Bisnis.com, JAKARTA – Konflik Israel dan Palestina dinilai akan memberikan dampak bagi pasar keuangan, termasuk Indonesia.
Direktur Center of Economic and Law Studies (Celios) Bhima Yudhistira menyampaikan bahwa dampak dari konflik Israel dan Palestina akan memicu investor beralih ke aset yang aman. Kondisi ini akan memicu penguatan dolar Amerika Serikat (AS) dalam jangka pendek.
Akibatnya, nilai tukar rupiah diperkirakan masih akan mengalami tekanan dan melanjutkan depresiasi terhadap dollar AS. Hal ini memicu harga harga barang impor yang semakin mahal, khususnya komoditas pangan
“Contohnya beras, meskipun ada negara yang siap menjual ke Indonesia, tapi biaya impor beras dipengaruhi oleh dolar AS sehingga beras impor harganya naik,” katanya kepada Bisnis, Senin (9/10/2023).
Selain itu, impor bahan bakar minyak (BBM) akan lebih mahal. Ini mengakibatkan alokasi subsidi energi meningkat atau kenaikan harga tersebut akan diteruskan ke masyarakat.

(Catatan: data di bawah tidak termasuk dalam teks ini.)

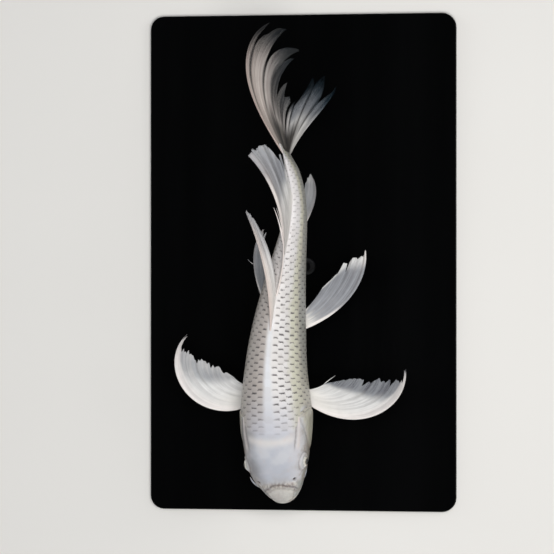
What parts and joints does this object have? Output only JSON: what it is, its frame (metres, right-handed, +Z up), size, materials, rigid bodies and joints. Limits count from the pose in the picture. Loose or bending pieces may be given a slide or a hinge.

“Inflasi menjadi ancaman serius bagi daya beli domestik. Dampak lain adalah ketidakpastian bonanza komoditas apakah akan terus berlanjut,” jelas Bhima.
Baca Juga
Dia memperkirakan, konflik di Timur Tengah yang memanas berpotensi menaikkan harga minyak mentah hingga US$90-US$92 per barel, dibandingkan dengan harga saat ini US$83 per barel di pasar spot.
Meski demikian, menurutnya, kenaikan harga minyak saat ini diperkirakan belum mampu menandingi harga saat krisis minyak mentah 1973 yang saat itu menembus rekor kenaikan tertinggi dari US$2 per barel menjadi US$11 per barel atau naik 450 persen
Hal ini dipicu oleh relaksasi pembatasan ekspor minyak dari Rusia yang diperkirakan menambah pasokan minyak global. Selain itu, pemangkasan produksi minyak yang belum jelas dan masih akan dibahas pada pertemuan Arab Saudi dan Rusia pada November mendatang
Di sisi lain, Bhima menambahkan, dolar AS yang menguat menjadi kabar buruk bagi pemain komoditas minyak karena kekhawatiran banyak negara importir minyak mengurangi permintaan impor karena selisih kurs.
China sebagai negara konsumen energi yang besar pun tengah mengalami perlambatan ekonomi yang diperkirakan berlangsung hingga 2024 mendatang. “Industri di China tidak sedang ekspansi, sehingga mempengaruhi demand minyak global”.